I took in two older goats. I already have 3 goats ages 8 mouths to 3 years. My 3 year old Nubian is the queen of the 3. How do I add the 2 older one's to the 3 I already have? I have them in side by side pens now, and I put them all together yesterday but it didn't go well at all. The new ones was running so hard they jumped the fence and got a foot stuck in the wire.


----------



## toth boer goats (Jul 20, 2008)

Remove the bully or bullies, for 2 to 3 weeks, it will change the pecking order and might calm things down. 
It will then make the bullies the newbies and they will have to establish a pecking order again. Less aggressive goats won’t challenge them which should make things flow better.
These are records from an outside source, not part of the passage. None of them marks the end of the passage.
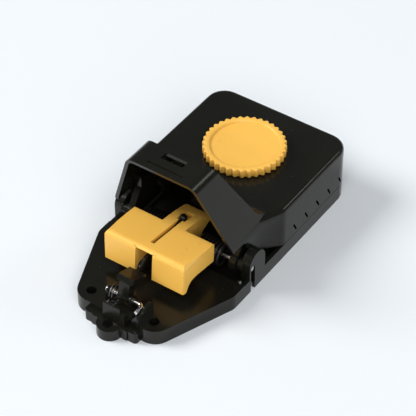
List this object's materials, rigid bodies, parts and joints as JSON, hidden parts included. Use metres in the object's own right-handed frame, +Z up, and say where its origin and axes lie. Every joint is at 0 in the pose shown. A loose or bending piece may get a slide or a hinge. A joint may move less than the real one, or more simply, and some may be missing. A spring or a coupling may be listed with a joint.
{
  "type": "snap mouse trap",
  "caption": "Set clamshell mouse trap: black base and swinging hood with bait box, orange treadle and twist cap, black torsion springs and a front trip arm.",
  "frame": {"origin": "on the ground under the middle of the set trap's bounding box", "axes": "+X to the right seen from the front, +Y from the front tongue to the back of the bait box, +Z up"},
  "size_m": [0.07, 0.1364, 0.0598],
  "materials": {
    "black_plastic": "satin moulded plastic with polished outer faces",
    "orange_plastic": "satin moulded plastic",
    "bright_steel": "drawn bright wire",
    "black_steel": "blackened spring wire"
  },
  "bodies": {
    "base": {"base": "black_plastic", "axle": "bright_steel", "trip_pin": "bright_steel", "main_spring_left": "black_steel", "main_spring_right": "black_steel", "trip_spring": "bright_steel"},
    "shell": {"shell": "black_plastic"},
    "cup": {"bait_cup": "orange_plastic"},
    "cap": {"bait_cap": "orange_plastic"},
    "treadle": {"treadle": "orange_plastic"},
    "arm": {"trip_arm": "black_plastic"}
  },
  "joints": [
    {"name": "shell_swing", "type": "hinge", "parent": "base", "child": "shell", "pos_m": [0, -0.0092, 0.0124], "axis": [1, 0, 0], "range_deg": [0, 71], "deforming": ["main_spring_left", "main_spring_right"]},
    {"name": "treadle_tilt", "type": "hinge", "parent": "base", "child": "treadle", "pos_m": [0, -0.0092, 0.0124], "axis": [1, 0, 0], "range_deg": [0, 9]},
    {"name": "arm_trip", "type": "hinge", "parent": "base", "child": "arm", "pos_m": [0, -0.0517, 0.0112], "axis": [1, 0, 0], "range_deg": [-5, 0], "deforming": ["trip_spring"]},
    {"name": "cup_lift", "type": "slide", "parent": "shell", "child": "cup", "axis": [0, 0, 1], "range_m": [0, 0.022]},
    {"name": "cap_twist", "type": "hinge", "parent": "cup", "child": "cap", "pos_m": [0, 0.0364, 0.03], "axis": [0, 0, 1], "range_deg": [0, 60]}
  ],
  "couplings": [
    {"joint": "treadle_tilt", "follows": "shell_swing", "ratio": 0.12676},
    {"joint": "arm_trip", "follows": "shell_swing", "ratio": -0.070422}
  ]
}
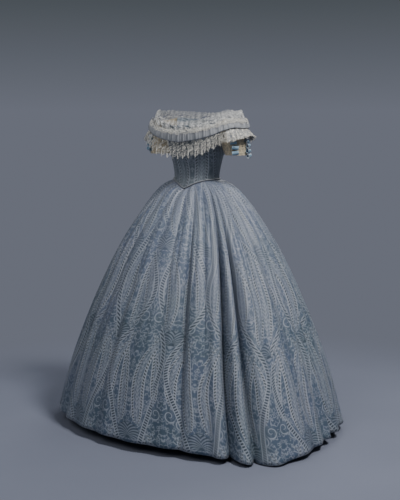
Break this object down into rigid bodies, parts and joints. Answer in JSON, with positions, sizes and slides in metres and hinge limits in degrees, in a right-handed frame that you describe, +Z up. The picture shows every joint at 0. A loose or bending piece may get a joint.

When feeding make sure there are several areas were you feed. So they can all eat. 

I would of quarantined the new goats for 1 month, but you already introduced them.


----------



## double j (Aug 16, 2021)

toth boer goats said:


> Remove the bully or bullies, for 2 to 3 weeks, it will change the pecking order and might calm things down.
> It will then make the bullies the newbies and they will have to establish a pecking order again. Less aggressive goats won’t challenge them which should make things flow better.
> 
> When feeding make sure there are several areas were you feed. So they can all eat.
> ...


Thanks. The 2 new ones are Doe's and one is in heat. My 3 I already have are 1 doe and 2 bucks. The one that jumped the fence is the one in heat. My Nubian doe that is queen is pregnant and she doesn't want them anywhere around her. I don't want anyone getting hurt because the boys are horned and my 3 girls aren't. Should I remove my pregnant doe? Are should I remove the boys for awhile?


----------



## ksalvagno (Oct 6, 2009)

Definitely the males should be in their own pen. Are you going to breed these girls?


----------



## double j (Aug 16, 2021)

ksalvagno said:


> Definitely the males should be in their own pen. Are you going to breed these girls?


Yes. The one got bred yesterday when I put them all together. I didn't know she was in heat til I seen it happen a few times then everyone went crazy and I had to remove them.


----------



## toth boer goats (Jul 20, 2008)

I agree with Karen.


----------